Thank you, and good morning. I’m Doug Fischer, Director of Investor Relations for Ameren Corporation. On the call with me today are our Chairman, President, and Chief Executive Officer, Tom Voss; our Senior Vice President and Chief Financial Officer, Marty Lyons; and other members of the Ameren management team.
Before we begin, let me cover a few administrative details. The call will be available by telephone for one week to anyone who wishes to hear it by dialing a playback number. The announcement you received in our news release include instructions for replaying the call by telephone.
The call is also being broadcast live on the Internet, and the webcast will be available for one year on our website at www.ameren.com. This call contains time-sensitive data that is accurate only as of the date of today’s live broadcast. Redistribution of this broadcast is prohibited.
To assist with our call this morning, we have posted a presentation on our website to which we will refer during this call.
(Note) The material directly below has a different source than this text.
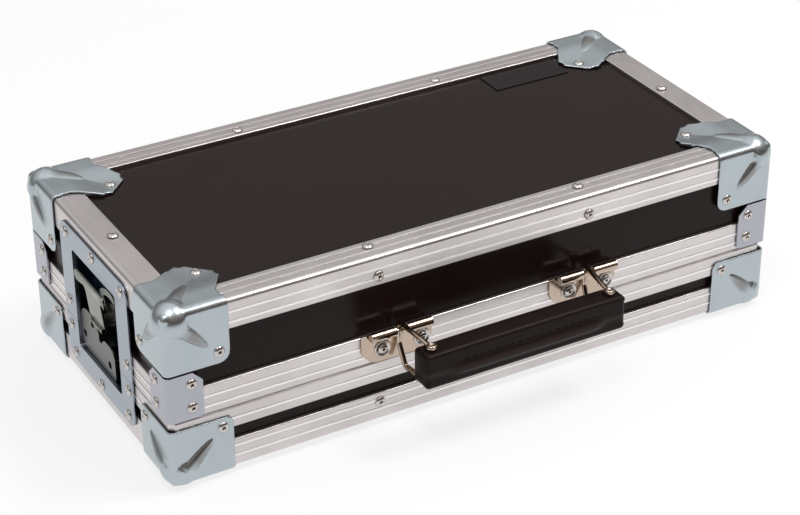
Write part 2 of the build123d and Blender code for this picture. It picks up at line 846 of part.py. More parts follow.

To access this presentation, please look in the Investors section of our website under Webcasts and Presentations, and follow the appropriate link.
Turning to page two of the presentation, I need to inform you that comments made during this conference call may contain statements that are commonly referred to as forward-looking statements. Such statements include those about future expectations, beliefs, plans, strategies, objectives, events, conditions, and financial performance.
We caution you that various factors could cause actual results to differ materially from those anticipated and described in the forward-looking statements. For additional information concerning these factors, please read the forward-looking statement section in the news release we issued today, and the forward-looking statements and risk factors sections in our filings with the SEC.
Tom will begin this call with a brief overview of second quarter 2011 earnings and updated 2011 guidance, followed by a discussion of recent regulatory and other business developments. Marty will follow with more detailed discussions of second quarter 2011 financial results and guidance, as well as regulatory and financial matters. We will then open the call for questions.
Here is Tom, who will start on page three of the presentation.
Thanks, Doug. Good morning, and thank you for joining us. Today we announced second quarter 2011 core earnings of $0.59 per share, compared to second quarter 2010 core earnings of $0.73 per share. These results were on track with our expectations.
The decline in second quarter 2011 earnings, compared to second quarter 2010 earnings reflected a 4% decrease in kilowatt hour sales to regulated utility native load customers. The lower sales were due in part to milder temperatures through June.
Second quarter 2011 earnings also included a charge to earnings resulting from an April 2011 Missouri Public Service Commission order associated with our fuel adjustment clause or FAC.
You will remember from our first quarter call that a PSC order required the net margins associated with certain long-term, partial requirement sales included in the FAC calculation and, therefore, be credited to customers.
Other factors reducing second quarter 2011 earnings included increased storm-related expenses, higher property taxes as well as our higher effective income tax rate. Factors that favorably contributed second quarter 2011 earnings compared to second quarter 2010, included rate increases, the absence of a nuclear refueling and maintenance outage at our Callaway energy center and lower interest expense.
Turning to page four. We were challenged by an unusually large number of storms in the first half of this year but in every instance, in Illinois and in Missouri our employees responded aggressively and effectively to quickly and safely restore service and meet our customer’s expectations. Our management team also took action during the quarter to align client spending with business conditions.
Further while we estimate that about half of the second quarter 2011 decline in electric sales to native load customers compared to the second quarter of 2010 was due to milder weather, economic conditions and customer’s conservation efforts have also impacted sales.
As a result of our first half sales trends we have lowered our weather normalized sales growth expectations for the remainder of the year. To offset these reduced sales expectations we have reduced our spending plans.
In addition we are taking actions to better align our overall spending with rate orders and related regulatory policies. As a result today we’re able to essentially reaffirm our 2011 core earnings guidance with a narrow range of $2.30 to $2.55 per share. This narrowed guidance incorporates the impacts of our recently concluded Missouri rate case.
And I would note that this guide also assumes normal weather conditions for the second half of 2011. So far we are on track for a very hot summer. We also remain on track to generate positive free cash flow this year. Marty will provide more details on our earnings and cash flow guidance in a moment.